-- Start DATASET EXTRACT --

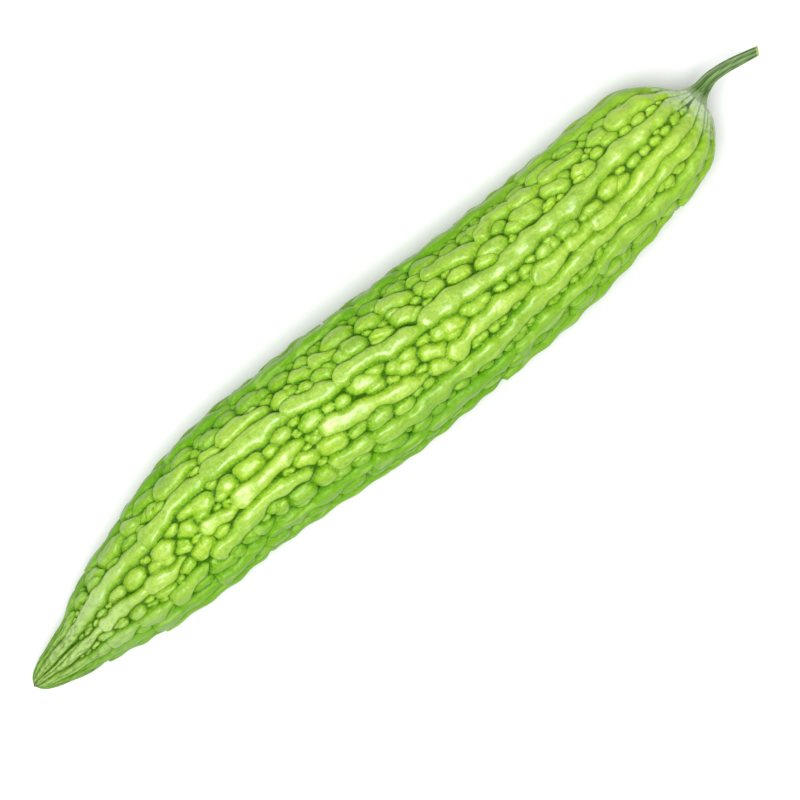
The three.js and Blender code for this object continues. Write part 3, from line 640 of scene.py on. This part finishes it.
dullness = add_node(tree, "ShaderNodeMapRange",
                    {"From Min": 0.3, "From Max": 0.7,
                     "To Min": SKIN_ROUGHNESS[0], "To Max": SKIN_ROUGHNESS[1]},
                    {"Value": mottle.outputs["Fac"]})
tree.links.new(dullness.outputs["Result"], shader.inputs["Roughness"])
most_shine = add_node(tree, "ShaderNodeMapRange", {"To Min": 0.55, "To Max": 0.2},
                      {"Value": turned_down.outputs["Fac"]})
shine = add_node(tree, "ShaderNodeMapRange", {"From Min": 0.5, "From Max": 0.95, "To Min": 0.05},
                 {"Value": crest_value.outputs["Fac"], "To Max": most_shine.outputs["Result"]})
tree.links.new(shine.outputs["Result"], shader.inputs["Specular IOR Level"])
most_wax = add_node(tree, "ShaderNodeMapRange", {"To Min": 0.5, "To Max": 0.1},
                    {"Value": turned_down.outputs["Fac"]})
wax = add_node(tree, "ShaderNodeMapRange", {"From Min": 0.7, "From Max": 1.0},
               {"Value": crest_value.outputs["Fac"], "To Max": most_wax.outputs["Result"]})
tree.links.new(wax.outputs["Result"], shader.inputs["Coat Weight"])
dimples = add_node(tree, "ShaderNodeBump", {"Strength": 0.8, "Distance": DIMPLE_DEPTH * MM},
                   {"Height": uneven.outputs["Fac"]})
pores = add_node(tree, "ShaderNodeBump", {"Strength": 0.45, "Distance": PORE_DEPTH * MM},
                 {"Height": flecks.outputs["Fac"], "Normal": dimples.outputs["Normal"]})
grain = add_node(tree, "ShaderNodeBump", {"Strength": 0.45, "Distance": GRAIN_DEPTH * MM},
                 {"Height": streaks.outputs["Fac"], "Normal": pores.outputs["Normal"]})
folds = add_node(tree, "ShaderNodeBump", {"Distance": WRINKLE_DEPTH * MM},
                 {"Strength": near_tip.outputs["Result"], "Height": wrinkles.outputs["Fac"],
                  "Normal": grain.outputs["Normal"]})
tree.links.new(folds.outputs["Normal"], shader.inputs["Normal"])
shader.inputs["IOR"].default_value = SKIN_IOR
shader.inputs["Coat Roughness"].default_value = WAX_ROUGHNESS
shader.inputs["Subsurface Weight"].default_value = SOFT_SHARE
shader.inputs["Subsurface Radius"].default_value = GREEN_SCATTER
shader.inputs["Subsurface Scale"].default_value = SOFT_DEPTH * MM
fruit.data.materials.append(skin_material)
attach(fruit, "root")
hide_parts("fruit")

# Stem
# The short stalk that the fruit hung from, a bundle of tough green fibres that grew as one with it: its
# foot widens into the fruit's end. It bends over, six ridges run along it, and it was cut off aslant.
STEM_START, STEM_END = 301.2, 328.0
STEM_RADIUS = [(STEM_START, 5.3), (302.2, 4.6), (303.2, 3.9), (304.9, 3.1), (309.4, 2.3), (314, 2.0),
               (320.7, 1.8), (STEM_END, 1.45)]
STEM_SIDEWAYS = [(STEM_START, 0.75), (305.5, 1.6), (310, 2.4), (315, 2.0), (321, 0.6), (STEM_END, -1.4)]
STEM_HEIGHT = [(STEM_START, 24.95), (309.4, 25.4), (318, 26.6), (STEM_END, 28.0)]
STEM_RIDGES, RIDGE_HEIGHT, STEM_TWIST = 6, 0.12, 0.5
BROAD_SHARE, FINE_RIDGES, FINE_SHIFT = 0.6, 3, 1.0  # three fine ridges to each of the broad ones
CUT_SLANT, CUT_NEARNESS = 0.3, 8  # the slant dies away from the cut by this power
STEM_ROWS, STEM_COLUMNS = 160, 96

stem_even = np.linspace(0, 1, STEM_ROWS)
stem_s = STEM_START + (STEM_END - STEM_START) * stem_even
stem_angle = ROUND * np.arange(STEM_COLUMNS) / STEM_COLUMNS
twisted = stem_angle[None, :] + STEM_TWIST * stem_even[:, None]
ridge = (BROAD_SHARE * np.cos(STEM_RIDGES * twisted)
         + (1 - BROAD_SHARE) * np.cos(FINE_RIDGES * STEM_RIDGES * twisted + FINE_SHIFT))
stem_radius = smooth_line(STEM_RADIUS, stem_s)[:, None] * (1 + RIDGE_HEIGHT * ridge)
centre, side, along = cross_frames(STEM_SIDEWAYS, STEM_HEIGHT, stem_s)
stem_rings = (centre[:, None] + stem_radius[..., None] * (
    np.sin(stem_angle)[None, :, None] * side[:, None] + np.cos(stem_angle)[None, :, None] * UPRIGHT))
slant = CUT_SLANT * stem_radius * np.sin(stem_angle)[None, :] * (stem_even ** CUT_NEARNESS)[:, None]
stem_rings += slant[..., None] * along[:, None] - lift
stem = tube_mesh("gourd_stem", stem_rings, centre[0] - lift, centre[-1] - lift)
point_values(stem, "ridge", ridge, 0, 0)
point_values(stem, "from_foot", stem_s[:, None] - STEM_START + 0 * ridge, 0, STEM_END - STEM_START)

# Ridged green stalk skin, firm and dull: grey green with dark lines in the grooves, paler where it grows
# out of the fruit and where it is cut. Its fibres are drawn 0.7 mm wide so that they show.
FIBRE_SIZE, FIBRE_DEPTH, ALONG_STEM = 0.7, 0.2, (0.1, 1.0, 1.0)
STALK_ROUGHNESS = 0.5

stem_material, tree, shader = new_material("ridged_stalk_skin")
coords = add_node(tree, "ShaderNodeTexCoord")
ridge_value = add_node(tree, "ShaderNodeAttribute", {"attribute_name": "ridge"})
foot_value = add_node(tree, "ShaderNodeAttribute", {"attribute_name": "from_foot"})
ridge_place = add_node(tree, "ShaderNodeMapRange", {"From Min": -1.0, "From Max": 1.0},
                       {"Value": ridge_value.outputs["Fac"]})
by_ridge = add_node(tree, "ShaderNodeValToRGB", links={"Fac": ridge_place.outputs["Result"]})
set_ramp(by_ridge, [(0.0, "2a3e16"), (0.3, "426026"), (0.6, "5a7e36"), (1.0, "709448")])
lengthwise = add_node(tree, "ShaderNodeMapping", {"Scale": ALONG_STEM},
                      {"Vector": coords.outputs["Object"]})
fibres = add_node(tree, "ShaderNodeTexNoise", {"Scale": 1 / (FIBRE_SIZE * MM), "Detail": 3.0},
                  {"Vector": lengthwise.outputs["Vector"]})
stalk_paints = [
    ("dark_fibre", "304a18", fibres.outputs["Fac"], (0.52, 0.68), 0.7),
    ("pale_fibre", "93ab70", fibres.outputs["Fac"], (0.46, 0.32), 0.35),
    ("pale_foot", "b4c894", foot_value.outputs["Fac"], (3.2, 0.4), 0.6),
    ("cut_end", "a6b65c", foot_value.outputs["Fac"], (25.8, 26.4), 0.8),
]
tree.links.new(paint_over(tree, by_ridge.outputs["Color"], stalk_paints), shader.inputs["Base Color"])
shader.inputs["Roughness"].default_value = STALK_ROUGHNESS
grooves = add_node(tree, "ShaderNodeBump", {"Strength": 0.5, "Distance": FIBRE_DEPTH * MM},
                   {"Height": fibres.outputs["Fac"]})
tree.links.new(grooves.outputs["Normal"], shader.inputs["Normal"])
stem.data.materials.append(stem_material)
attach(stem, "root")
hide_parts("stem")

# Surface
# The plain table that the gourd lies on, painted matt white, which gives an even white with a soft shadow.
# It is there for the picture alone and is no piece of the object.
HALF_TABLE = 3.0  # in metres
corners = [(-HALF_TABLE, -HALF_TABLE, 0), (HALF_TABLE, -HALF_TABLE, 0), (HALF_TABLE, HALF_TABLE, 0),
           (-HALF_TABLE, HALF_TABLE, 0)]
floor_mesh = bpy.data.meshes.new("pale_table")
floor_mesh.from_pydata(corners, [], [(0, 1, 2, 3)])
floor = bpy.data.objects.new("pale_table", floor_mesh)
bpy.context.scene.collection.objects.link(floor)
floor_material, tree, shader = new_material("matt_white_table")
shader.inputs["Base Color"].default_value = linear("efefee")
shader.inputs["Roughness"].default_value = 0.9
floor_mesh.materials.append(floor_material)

-- End DATASET EXTRACT --

- EXERCISE -
Find each line holding the string "fruit" and copy it out.

- WRITTEN ANSWER -
fruit.data.materials.append(skin_material)
attach(fruit, "root")
hide_parts("fruit")
# The short stalk that the fruit hung from, a bundle of tough green fibres that grew as one with it: its
# foot widens into the fruit's end. It bends over, six ridges run along it, and it was cut off aslant.
# out of the fruit and where it is cut. Its fibres are drawn 0.7 mm wide so that they show.